Central and Eastern European financial markets have benefited from the combination of accession-driven convergence towards global markets and a host of successful structural reform programmes in the major and second-tier countries of the former Eastern bloc.
The global search for yield has driven mainstream European hedge funds and real money investors to look East, which has led to consistent asset price inflation and yield compression as price anomalies are arbitraged out. Political risk factors are seen broadly as being de minimis, benefiting equity, bond and currency markets.
As yet, primary capital market activity from the region has not kept pace with investors’ interest levels, and there remains a solid bid for the right name at the right price, whether in debt or equity. One of the issues here is the fact that capital requirements remain relatively slight, and there is a dearth of companies of sufficient stature to require international investor patronage in size.
Many of the region’s governments are able to fund domestically through their own Treasury markets, and have therefore not provided solid and liquid benchmarks across the maturity spectrum. Meanwhile corporate bonds from the region remain noteworthy events, given their paucity.
Securitisation has finally made its way to Eastern Europe and Russia in a meaningful way, and this remains an instrument with huge potential. Much of the new-issue activity in the debt market of late has been ABS or MBS.

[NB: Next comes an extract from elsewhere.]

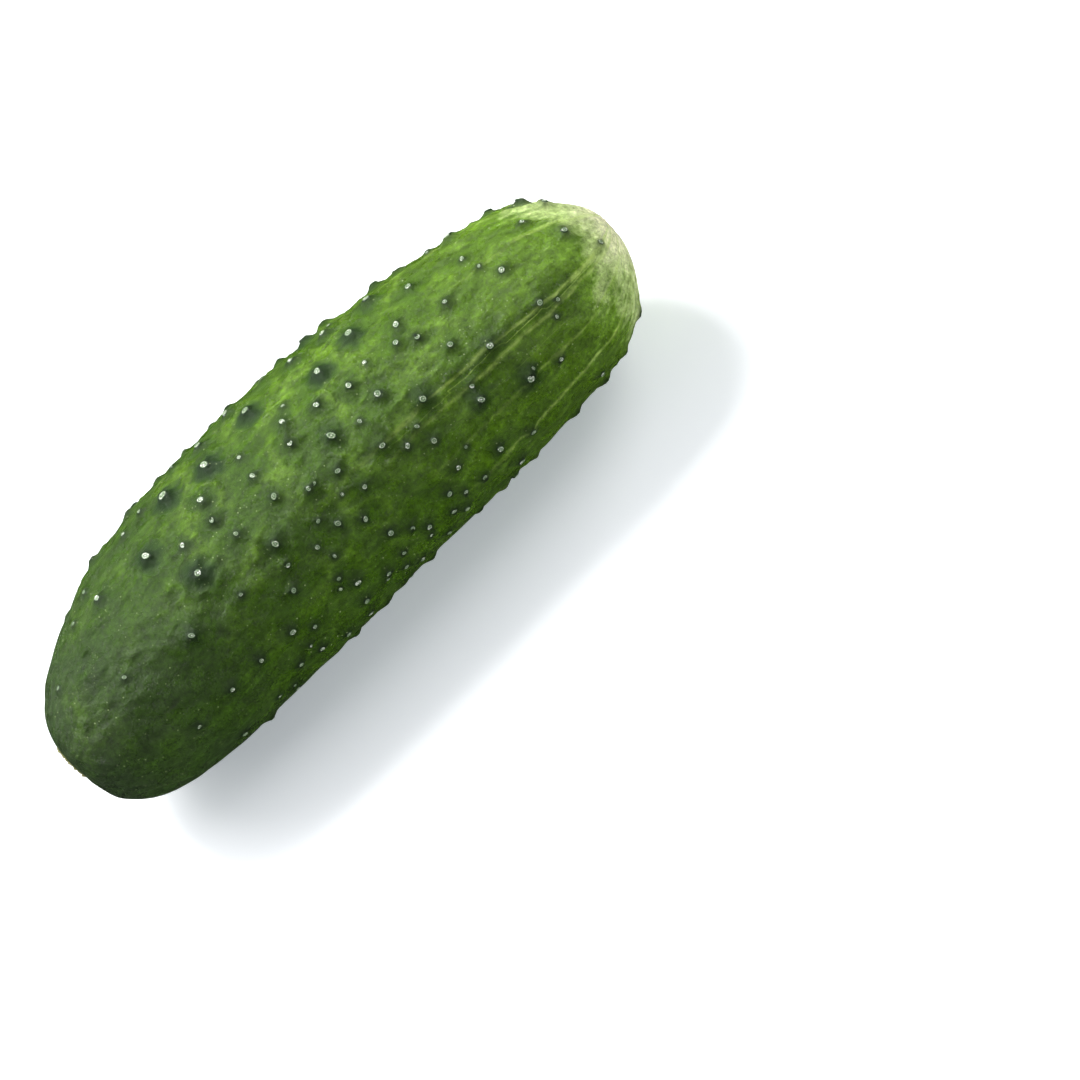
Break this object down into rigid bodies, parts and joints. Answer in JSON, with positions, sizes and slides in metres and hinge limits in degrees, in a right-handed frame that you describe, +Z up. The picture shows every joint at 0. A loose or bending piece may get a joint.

On the ECM side, activity has picked up in the past year or so, and origination professionals have been successful in putting together a decent pipeline of deals from throughout the region.
Russia is the principal focus of attention, of investors, underwriters and corporate finance professionals. There is now healthy appetite for rouble equity and fixed-income assets from the more adventurous buyside accounts, while the Russian ECM pipeline is impressive. The Rosneft IPO, due at the end of the second quarter and sized at up to US$10bn, is not just the centrepiece of the regional deal roster, but also front of mind for the entire international ECM community.
On the lending front, international banks have stampeded into Russia over the last two years to pick up what used to be hefty margins over Libor for short-term paper. But margins have shrunk dramatically, tenors have been pushed out with abandon, and covenants have fallen away as the desire to put assets to work in an economy that has benefited hugely from the global rise in commodity prices has created insatiable appetite.
But even by the standards of the loan market, Russia now looks overbought, and despite its investment-grade ratings, this remains a market that has always had a tendency towards event risk. In essence though, this region has long since passed the stage of being seen as exotic, or only for alternative or dedicated funds, and this IFR Special Report provides an update on the latest steps in the process to build durable economies with stable growth.